The Dollar's Declining Dominance
The US dollar's share of global foreign exchange reserves fell to 56.32% in Q2 2025, the lowest level since 1995, according to IMF COFER data. While 92% of this decline is attributed to exchange rate movements rather than active selling, the trend is unmistakable. The 2022 freezing of $300 billion in Russian reserves by Western governments triggered a structural shift, driving central banks to diversify. Over the past four years, sovereign institutions have purchased an average of roughly 1,000 tonnes of gold annually, with 2025 alone adding a net 1,237 tonnes, as reported by Online Gold analysis. BRICS+ nations now hold 17.4% of global gold reserves, up from 11.2% in 2019. This gold-backed reserve diversification underpins the bloc's push for financial autonomy.
India's Proposal: Technical Details and Timeline
The e-Rupee and Digital Yuan Lead the Way
India's e-Rupee already has over seven million retail users, while China's digital yuan operates in multiple pilot zones and Brazil's Drex is expanding toward wider adoption. The RBI's proposal, placed on the 2026 BRICS summit agenda under India's chairship, focuses on creating technical links between these systems. According to in4u.org, the initiative would enable direct cross-border settlements, reducing reliance on SWIFT and the US dollar as an intermediary. Governance rules, cybersecurity standards, and settlement protocols remain under discussion, with the project expected to evolve gradually during an exploratory phase.
Internal Divergences Within BRICS
While Russia and Iran strongly push for de-dollarization amid Western sanctions, India and Brazil favor a multi-currency approach without eliminating the dollar entirely. The BRICS de-dollarization strategy thus reflects a spectrum of positions. India has clarified it does not support a common BRICS currency or an explicit de-dollarization agenda, according to Modern Diplomacy. The US, under President Trump, has threatened 100% tariffs on nations working to replace the dollar, calling such efforts "anti-American."
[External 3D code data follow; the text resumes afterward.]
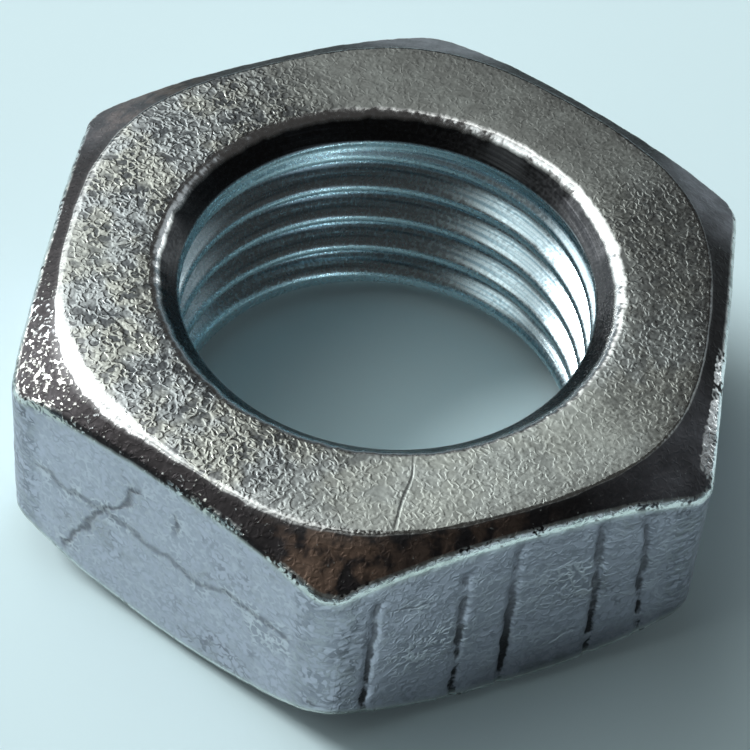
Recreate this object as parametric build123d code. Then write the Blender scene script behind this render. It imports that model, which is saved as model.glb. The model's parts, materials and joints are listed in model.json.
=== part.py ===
from build123d import *
import math
import os

# Plain hexagon nut for a solid bicycle axle, with a metric fine thread and both faces chamfered.
# Millimetres. The origin is the centre of the lower ring face and +Z runs up the bore.
# Two corners of the hexagon lie on the X axis, so one pair of flats faces +Y and -Y.

# The hexagonal bar that the nut is cut from.
across_flats = 15.0
height = 5.7
corner_radius = 0.8

# The flat ring turned on each face, and the cone that falls away outside it. The lower cone is steeper.
upper_ring_inset = 0.425
upper_chamfer_angle = 30.0
upper_ring_edge_radius = 0.5
lower_ring_inset = 0.22
lower_chamfer_angle = 42.0
lower_ring_edge_radius = 0.3
chamfer_edge_radius = 0.2

# The thread: 60 degree triangles with flats at root and crest, given as shares of the pitch.
# The tapping hole is drilled a little wide, as in any bought nut, which leaves the broad crests.
thread_diameter = 10.0
thread_pitch = 1.0
flank_angle = 30.0
root_flat_share = 0.125
crest_flat_share = 0.35

# The countersink at each mouth of the bore.
countersink_margin = 0.1
countersink_angle = 90.0
mouth_edge_radius = 0.1

# How far the cutting shapes reach past the faces and into the open bore.
overcut = 0.5
groove_overlap = 0.05
lead_in_turns = 1.5

# The thread is cut starting at +X, and the finished nut is turned on its axis, by whole sixths of a turn.
thread_start_angle = 180.0

# How near two radii must be to count as the same when an edge is picked by its size.
same_radius = 0.001

# Sizes that follow from those above.
upper_ring_radius = across_flats / 2 - upper_ring_inset
lower_ring_radius = across_flats / 2 - lower_ring_inset
flank_slope = math.tan(math.radians(flank_angle))
thread_depth = thread_pitch * (1 - root_flat_share - crest_flat_share) / (2 * flank_slope)
bore_radius = thread_diameter / 2 - thread_depth
countersink_radius = thread_diameter / 2 + countersink_margin
countersink_depth = (countersink_radius - bore_radius) / math.tan(math.radians(countersink_angle / 2))


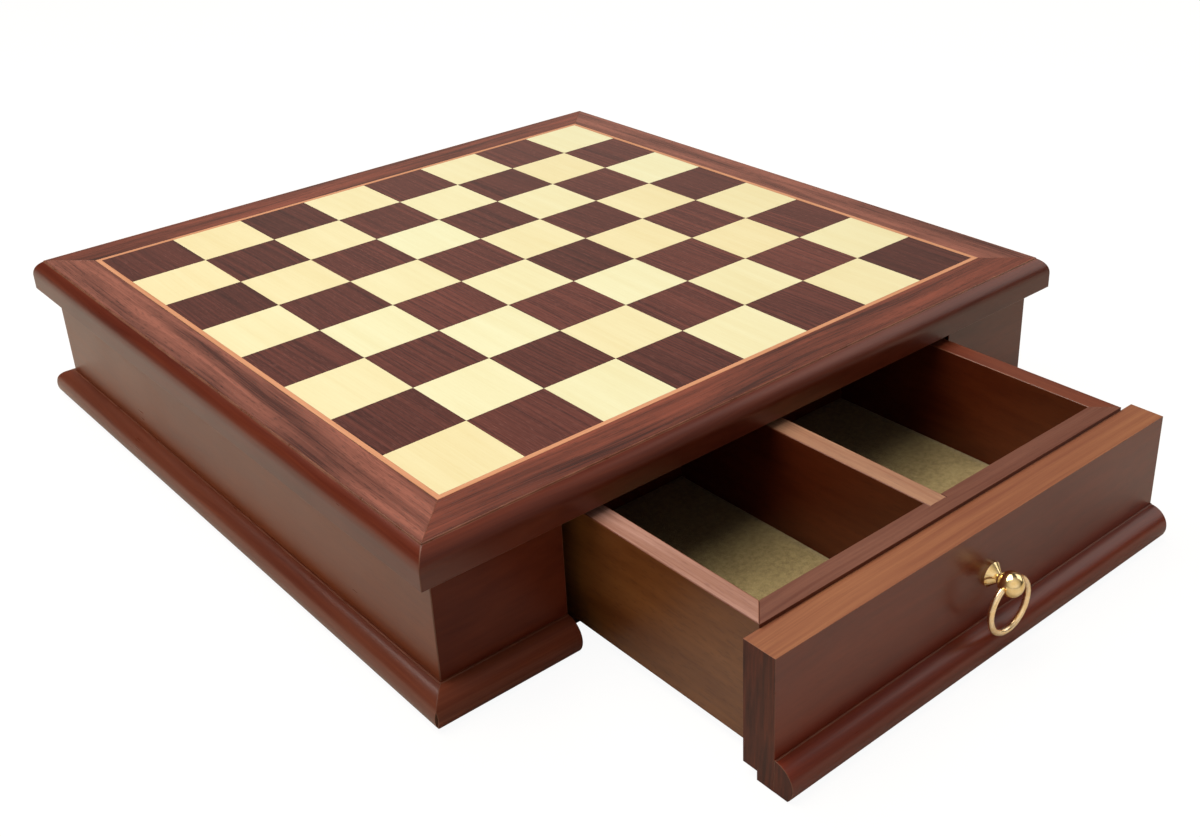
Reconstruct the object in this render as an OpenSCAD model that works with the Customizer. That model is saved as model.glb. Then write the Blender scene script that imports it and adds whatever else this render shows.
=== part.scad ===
// Chess box: an inlaid chessboard on a shallow cabinet, with one drawer in the front
// and one in the back. Each drawer is a felt-lined tray behind a moulded front with a ring pull.
// +Z is up, the front is -Y, and the origin is the centre of the resting face.
// Everything is in millimetres. Left and right are as seen from the front of each drawer.

/* [Playing field] */
// Side of one square
square = 38; // [34:0.5:46]
// Width of the light line round the field
stringing_w = 2.3; // [1.5:0.1:4]
// Width of the veneered border outside the line
border_w = 18.9; // [14:0.1:26]
// Thickness of all veneers on the board
veneer_t = 0.6; // [0.4:0.1:1]
// Glue line between neighbouring veneers
glue_line = 0.1; // [0.05:0.05:0.2]

/* [Top board] */
// Thickness of the board with its veneers
top_t = 15.2; // [13:0.1:20]
// Width of the solid wood lipping on each edge
lipping_w = 5.4; // [4.5:0.1:8]
// Radius of the lipping's rounded edge
lipping_r = 8.4; // [8:0.1:10]
// Small step between the border and the rounded edge
lipping_step = 0.5; // [0.3:0.1:1]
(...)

Impact on Cross-Border Payments and SWIFT
Interoperable CBDCs would dramatically reduce transaction costs and settlement times for trade among BRICS nations, which now account for over a quarter of the global economy. Currently, cross-border payments often take 3–5 days and cost 6–8% of the transaction value. A direct CBDC link could cut this to seconds and near-zero cost. The future of SWIFT payments is uncertain as more countries explore alternatives. However, the dollar still settles 88% of global forex transactions, and no single currency has emerged as a replacement—the euro holds ~20% of reserves, while the Chinese renminbi sits at just 2.1%.
Expert Perspectives
"This is the moment when de-dollarization moves from rhetoric to technical infrastructure," says Chloe Nowak, financial analyst covering emerging markets. "The RBI's proposal is pragmatic—it doesn't threaten the dollar overnight, but it creates a parallel system that could gradually erode its monopoly." Central bankers from India and Brazil have emphasized that the initiative is efficiency-driven, not political. However, the geopolitical implications are profound, as the multipolar reserve system evolution accelerates.
FAQ
What is BRICS CBDC interoperability?
It is a technical framework allowing direct cross-border settlements between the digital currencies of BRICS nations, bypassing SWIFT and reducing dollar dependency.
When will the BRICS CBDC system launch?
The proposal is on the 2026 BRICS summit agenda under India's chairship, with an exploratory phase expected to begin in 2026–2027.
Will the US dollar lose its reserve status?
Not immediately. The dollar's share has fallen to 56%, but it remains dominant. The BRICS initiative is a gradual shift, not a sudden replacement.
How much gold have BRICS central banks purchased?
Over 2,100 tonnes since 2022, with 1,237 tonnes added in 2025 alone, reflecting a structural diversification away from dollar assets.
Does India support a common BRICS currency?
No. India favors CBDC interoperability—linking existing digital currencies—not a single shared currency, preserving national monetary sovereignty.
Conclusion: A Quiet Revolution
The RBI's CBDC interoperability proposal represents the most concrete step yet toward a multipolar financial system. While the dollar's dominance is not ending overnight, the technical infrastructure being built today will shape the reserve landscape of tomorrow. For investment professionals and policymakers, the message is clear: the global reserve currency shift is no longer theoretical—it is being coded into digital payment rails.